Finance minister touts NIS 735 billion plan as part of a 'campaign against the high cost of living'

Stuart Winer is a breaking news editor at The Times of Israel.

Finance Minister Moshe Kahlon presents the budget for 2016-2017 to the Knesset in Jerusalem, November 2, 2016. (Yonatan Sindel/Flash90)
Finance Minister Moshe Kahlon presents the budget for 2016-2017 to the Knesset in Jerusalem, November 2, 2016. (Yonatan Sindel/Flash90)

The Knesset approved a first reading of the budget for 2017-2018 on Wednesday night, with a majority of 60 MKs supporting it and 51 voting against.

It will now pass on to the Knesset Finance Committee for review.

The 2017 budget stands at NIS 359.7 billion ($94.1 billion), and was set at NIS 376.7 billion ($98.8 billion) for 2018.

The two-year budget must clear the Knesset plenum in its second and third readings by the end of the year. If it fails to pass, new elections will be called.

The transition to a two-year budget was approved by the cabinet in August over fierce opposition criticism.
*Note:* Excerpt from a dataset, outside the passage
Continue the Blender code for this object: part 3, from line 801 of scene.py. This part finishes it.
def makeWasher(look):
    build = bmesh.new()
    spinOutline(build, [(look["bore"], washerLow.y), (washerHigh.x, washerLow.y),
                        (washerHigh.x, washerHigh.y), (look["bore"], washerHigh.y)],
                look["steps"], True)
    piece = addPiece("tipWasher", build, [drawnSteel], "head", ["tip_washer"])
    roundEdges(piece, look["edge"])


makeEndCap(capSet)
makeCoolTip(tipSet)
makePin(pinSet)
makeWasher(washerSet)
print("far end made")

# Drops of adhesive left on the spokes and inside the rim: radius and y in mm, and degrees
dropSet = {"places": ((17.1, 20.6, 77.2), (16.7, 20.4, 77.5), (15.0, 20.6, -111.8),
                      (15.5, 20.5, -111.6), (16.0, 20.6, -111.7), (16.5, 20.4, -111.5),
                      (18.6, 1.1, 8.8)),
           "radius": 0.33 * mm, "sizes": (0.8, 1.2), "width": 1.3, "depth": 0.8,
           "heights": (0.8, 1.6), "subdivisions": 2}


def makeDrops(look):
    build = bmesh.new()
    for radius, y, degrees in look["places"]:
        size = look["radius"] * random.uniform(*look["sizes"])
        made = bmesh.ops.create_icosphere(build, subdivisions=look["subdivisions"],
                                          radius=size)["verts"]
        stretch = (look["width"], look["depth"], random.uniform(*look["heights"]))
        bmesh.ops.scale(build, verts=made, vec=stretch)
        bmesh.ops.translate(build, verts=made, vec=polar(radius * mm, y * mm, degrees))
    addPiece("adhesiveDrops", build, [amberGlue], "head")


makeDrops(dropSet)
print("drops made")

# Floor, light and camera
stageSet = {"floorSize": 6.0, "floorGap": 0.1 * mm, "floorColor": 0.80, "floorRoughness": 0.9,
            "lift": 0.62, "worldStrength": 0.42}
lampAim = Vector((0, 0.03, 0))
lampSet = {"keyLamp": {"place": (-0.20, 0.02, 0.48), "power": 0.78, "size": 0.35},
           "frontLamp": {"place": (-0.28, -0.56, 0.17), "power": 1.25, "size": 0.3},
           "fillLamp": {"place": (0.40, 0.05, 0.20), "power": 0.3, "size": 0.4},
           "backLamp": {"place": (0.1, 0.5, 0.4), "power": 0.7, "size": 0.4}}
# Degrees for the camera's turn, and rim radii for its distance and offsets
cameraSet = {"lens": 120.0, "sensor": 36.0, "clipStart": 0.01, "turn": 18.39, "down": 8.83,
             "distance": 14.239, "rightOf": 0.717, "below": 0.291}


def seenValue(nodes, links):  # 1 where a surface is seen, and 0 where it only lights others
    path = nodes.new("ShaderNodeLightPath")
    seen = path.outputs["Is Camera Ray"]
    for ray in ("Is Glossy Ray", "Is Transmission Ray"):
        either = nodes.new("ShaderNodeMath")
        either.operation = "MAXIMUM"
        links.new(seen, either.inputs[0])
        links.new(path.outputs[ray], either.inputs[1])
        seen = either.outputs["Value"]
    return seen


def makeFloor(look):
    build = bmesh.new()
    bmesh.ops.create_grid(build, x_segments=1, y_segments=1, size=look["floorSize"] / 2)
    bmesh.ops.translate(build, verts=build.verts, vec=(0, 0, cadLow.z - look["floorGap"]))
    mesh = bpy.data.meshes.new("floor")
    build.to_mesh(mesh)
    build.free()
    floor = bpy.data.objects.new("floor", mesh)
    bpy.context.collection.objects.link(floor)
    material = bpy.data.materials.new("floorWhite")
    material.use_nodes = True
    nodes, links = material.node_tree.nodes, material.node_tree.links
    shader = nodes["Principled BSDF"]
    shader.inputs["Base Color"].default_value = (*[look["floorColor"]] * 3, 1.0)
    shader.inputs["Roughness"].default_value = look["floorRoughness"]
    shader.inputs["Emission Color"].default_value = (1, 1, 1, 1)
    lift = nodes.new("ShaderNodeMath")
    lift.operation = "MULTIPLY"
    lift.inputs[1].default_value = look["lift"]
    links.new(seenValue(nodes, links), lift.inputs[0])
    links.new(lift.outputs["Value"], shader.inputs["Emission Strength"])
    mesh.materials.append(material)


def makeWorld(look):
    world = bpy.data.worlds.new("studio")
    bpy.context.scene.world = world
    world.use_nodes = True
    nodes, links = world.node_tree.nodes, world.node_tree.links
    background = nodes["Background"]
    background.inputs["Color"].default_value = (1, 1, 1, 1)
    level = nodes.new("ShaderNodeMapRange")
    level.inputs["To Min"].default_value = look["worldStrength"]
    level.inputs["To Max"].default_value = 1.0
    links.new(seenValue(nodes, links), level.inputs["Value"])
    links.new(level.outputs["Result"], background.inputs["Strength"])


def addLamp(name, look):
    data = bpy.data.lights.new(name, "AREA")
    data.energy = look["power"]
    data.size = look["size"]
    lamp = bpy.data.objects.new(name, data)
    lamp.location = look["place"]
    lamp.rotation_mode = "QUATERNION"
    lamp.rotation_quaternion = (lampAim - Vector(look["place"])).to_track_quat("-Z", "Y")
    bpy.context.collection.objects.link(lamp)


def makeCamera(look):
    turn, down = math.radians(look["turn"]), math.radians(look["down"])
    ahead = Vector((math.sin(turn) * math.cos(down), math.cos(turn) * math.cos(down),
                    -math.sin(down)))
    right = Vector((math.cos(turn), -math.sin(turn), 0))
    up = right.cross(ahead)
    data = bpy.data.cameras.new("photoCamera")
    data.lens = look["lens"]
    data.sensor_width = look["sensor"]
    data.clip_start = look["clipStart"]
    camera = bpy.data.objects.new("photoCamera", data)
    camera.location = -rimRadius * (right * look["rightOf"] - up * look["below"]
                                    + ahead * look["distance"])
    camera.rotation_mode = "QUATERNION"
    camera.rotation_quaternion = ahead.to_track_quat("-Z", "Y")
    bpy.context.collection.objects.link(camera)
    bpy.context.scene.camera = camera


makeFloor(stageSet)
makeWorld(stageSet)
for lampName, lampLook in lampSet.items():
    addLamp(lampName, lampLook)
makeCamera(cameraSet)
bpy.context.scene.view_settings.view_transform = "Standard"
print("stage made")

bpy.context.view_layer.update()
Prime Minister Benjamin Netanyahu has touted the measure as a means for increasing the stability of the government.

Addressing the plenum, Finance Minister Moshe Kahlon listed what he said were some of the government’s economic achievements over the past year, including raising IDF soldiers’ wages and increasing the incomes of pensioners, single parents and Holocaust survivors. The economy, he said, has grown over the past two quarters, Israel’s import-to-export ratio is a source of “envy” in other countries, and unemployment is the lowest in years.

“We are taking advantage of the growth for the benefit of social budgets,” he noted. “We are campaigning against the high cost of living.”

Meretz MK Zehava Galon speaks in the Knesset July 5, 2016. (Hadas Parush/Flash90)
Meretz MK Zehava Galon speaks in the Knesset July 5, 2016. (Hadas Parush/Flash90)

MK Zehava Galon, leader of the opposition Meretz party, said that while her faction would not oppose a budget that addresses social issues, the current plan did not qualify as such.

“What has been brought to us at the moment is a budget we will need to vote against, to my regret,” she said. Rather than address the needs of weaker segments of society, the budget “reflects submission to three extortionate institutions: the security establishment, the settlement establishment, and the ultra-Orthodox establishment.”